敵側の戦力が想定以上だったのもあるのでしょうが、完全に隙を突かれたのが痛いわね。
それでもこの程度で済んだのは、事前に情報を下さったユウ様のお陰ですね。
報告兵が次の指示を待っている。
というより、この部屋の空気の重たさに押しつぶされそうな顔をしている。
ふとメルシー様の方に視線を向けると、額に手を当て深妙な顔をしている。
報告兵が気まずそうな顔をしていたので、退出の許可を出しておく。
「報告ありがとう。下がってくれていいわ」
「は!失礼しました!」
バタンと扉が閉まり、暫しの間沈黙が続く。
「メルシー様。残酷な事を言うようですが、気に止む事は後でして下さい。今は魔界への侵略者を排除する事に全力を注ぐ必要があります。でなければ、もっと大勢の犠牲者が出ます」
「ごめんなさい。

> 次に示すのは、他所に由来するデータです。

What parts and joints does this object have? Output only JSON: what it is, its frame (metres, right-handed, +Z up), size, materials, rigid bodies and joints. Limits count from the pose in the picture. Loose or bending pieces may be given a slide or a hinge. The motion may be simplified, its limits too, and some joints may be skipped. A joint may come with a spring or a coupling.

フランの言う通りね」
いいえ、謝るのは私の方です。
自分でも酷な事を言っているのは分かっています。
メルシー様は私と違いまだ若い。
故に仲間の死を乗り越えるだけの場数を踏んでいない。
仲間の死に慣れて下さいと言うつもりは勿論ありません。
その感情、気持ち、悲しみを一時でいいから心の片隅に閉じ込めて時期が来たら、その時は……
「泣いてるの?」
「え?」
自分の頬を伝わる涙に指摘されるまで気が付かなかった。
メルシー様が、私の背中に手を回す。
「ごめんね、辛いのはフランも同じだよね」
「ごめんなさい…」
少しの間。そう、ほんの少しの間だけ2人で悲しみを分かち合った後、最後の手段を打って出るべく、決意を新たにする。